Carina Göbels war vor einem Jahr dabei, als eine kleine Gruppe von Menschen zum ersten Mal die Gedenkstätten in Rheindahlen besuchte. „Eine Freundin hatte mir davon erzählt, da wurde ich neugierig“, sagt die 18-jährige Schülerin des Rheindahlener Gymnasiums. Von dem, was sie erlebte, war sie zutiefst berührt, und jetzt gehört sie zum Organisationsteam des Stationsweges um den Leiter des Jugendbüros, Klaus Baakes. „Diese Aktion ist nicht spektakulär, wir gehen einfach zu den Orten, wo Rheindahlener Juden gelebt haben und denken an sie“, sagt der Sozialpädagoge. „Eine Station ist natürlich auch der jüdische Friedhof an der Hardter Straße.“

Auf diesem kleinen, etwas versteckten Flecken Erde stehen und liegen nur noch Reste von alten Grabsteinen. Während des Zweiten Weltkrieges wurden die Gedenk- und Familienmonumente entwendet, nur Teilstücke konnten gerettet und an ihren angestammten Platz zurück gebracht werden. An diesem Ort wird ein Mitglied der jüdischen Gemeinde ein Kaddisch, das ist ein Gebet zum Totengedenken, sprechen.
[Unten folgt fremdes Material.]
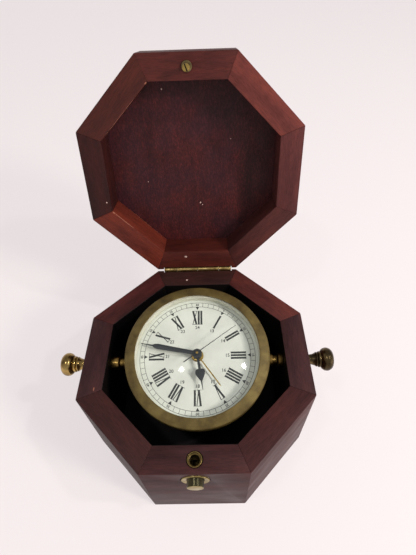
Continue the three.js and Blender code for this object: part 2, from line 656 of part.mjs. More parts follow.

Der Friedhof ist heute das einzige noch sichtbare Zeichen jüdischen Lebens in Rheindahlen. Weitere Zeichen hat erst vor wenigen Monaten der Kölner Künstler Gunter Demnig gesetzt. In die Beecker Straße und in die Fläche vor dem Schuhhaus Heerstraaß am Mühlentorplatz, da wo früher die Villa der Familie Strauß gestanden hat, setzte er Stolpersteine mit den Namenszügen und Daten der ermordeten Rheindahlener Juden. „Der Begriff Stolperstein ist richtig gewählt“, sagt Dennis Harkavenko von der Jüdischen Gemeinde. Der aus der Ukraine stammende Student gehört mit zum Vorbereitungsteam des Stationsweges. „Diese kleinen, in den Boden eingelassenen Gedenksteine sind zutiefst irritierend und berühren jeden, der sie wahrnimmt.“

Vor dem Schuhhaus Heerstraß wird um 19 Uhr der Stationsweg starten. Die acht Stolpersteine im Pflaster des Gehweges erinnern an Johanna, Oskar und Edith Strauß und an Jettchen, Norbert, Laura, Ingeborg und Alfred Spiegel. Sie wurden im April 1942 mit anderen jüdischen Mitbürgern vor der Rheindahlener Kirche zusammengetrieben und in die Konzentrationslager Theresienstadt und Izbica deportiert. Nach Rheindahlen kehrten sie nie zurück.